Benefits of Using HTLC for Cross-Chain Payments

  1. Security: The use of cryptographic hash functions ensures that the transactions are secure and tamper-proof.
  2. Atomicity: The all-or-nothing nature of HTLCs ensures that funds are not lost or stuck in limbo.
  3. Interoperability: HTLCs enable seamless value transfer between different blockchain networks without the need for a trusted third party.
  4. Compatibility: The HTLC cross-chain protocol can seamlessly integrate with the existing Bitcoin payment channel network without requiring any modifications.

Future Works

While HTLCs have proven to be a valuable tool for enabling secure cross-chain payments, future research is exploring the potential of Point Time-Locked Contracts (PTLCs) as an improvement over the current HTLC design.
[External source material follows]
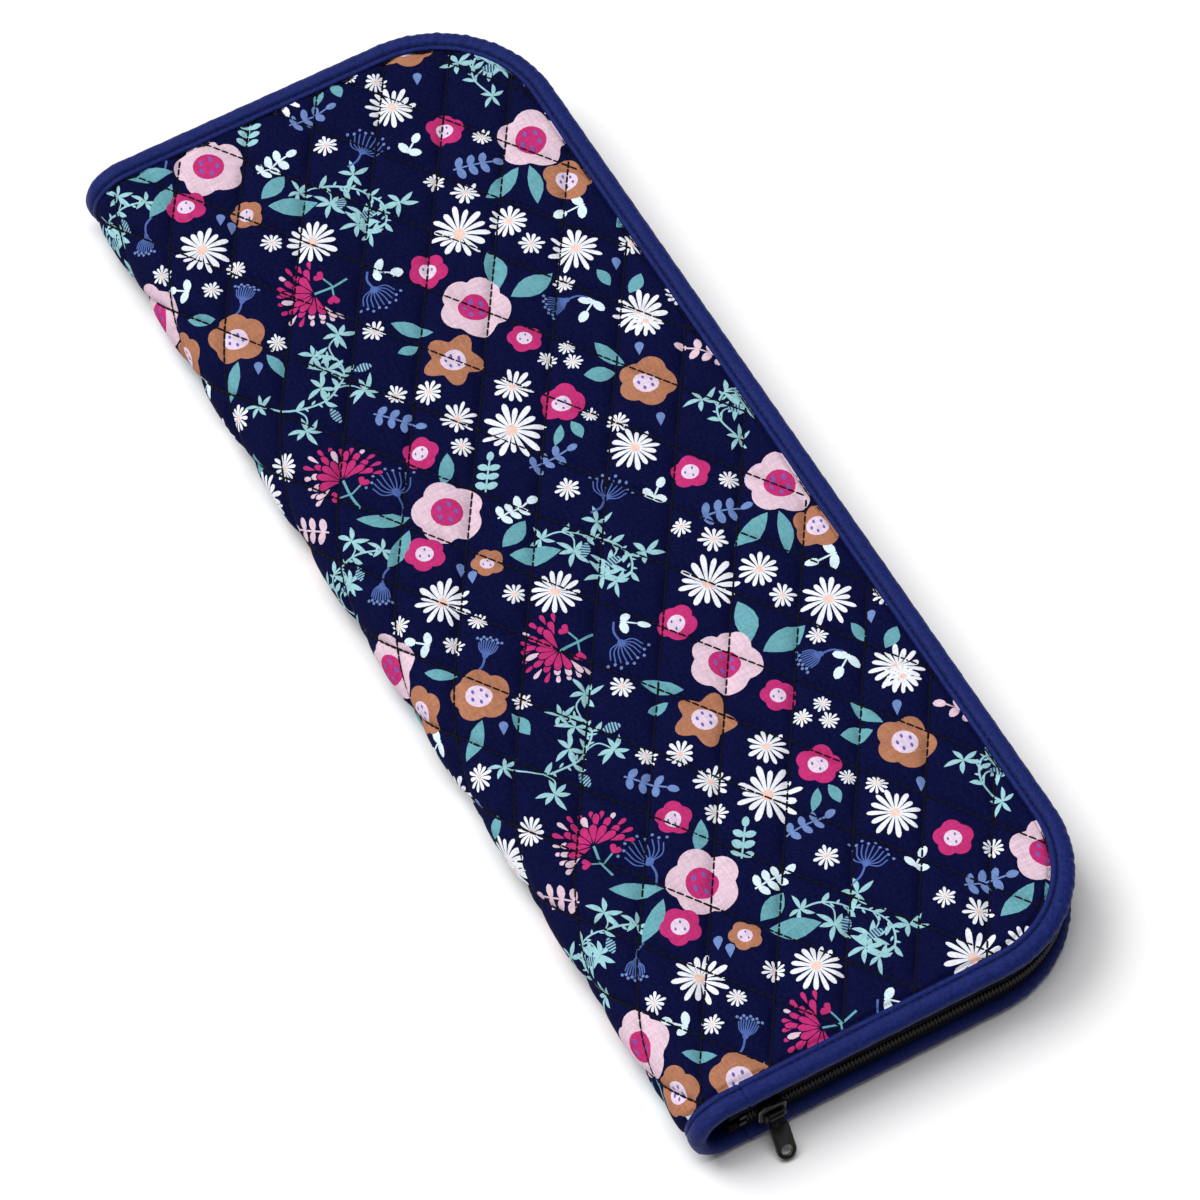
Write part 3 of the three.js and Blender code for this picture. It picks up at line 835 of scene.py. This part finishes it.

PTLCs replace the hash function used in HTLCs with a public key cryptography scheme, offering several advantages:

  • Improved privacy: PTLCs hide the payment hash, making it more difficult for observers to link payments across different hops in the network.
  • Reduced on-chain footprint: By using adaptor signatures, PTLCs can reduce the amount of data that needs to be stored on-chain, leading to lower transaction fees and improved scalability.
  • Enhanced security: PTLCs are less vulnerable to certain types of attacks, such as the wormhole attack, which can be used to steal funds in HTLC-based payment channels.

Migrating from HTLCs to PTLCs could potentially unlock new possibilities for cross-chain protocols, enabling more private, efficient, and secure value transfer across different blockchain networks. As the technology matures and wildly adopted in Bitcoin, it is likely that more projects will explore the use of PTLCs to enhance their cross-chain payment capabilities and drive further innovation in the blockchain ecosystem.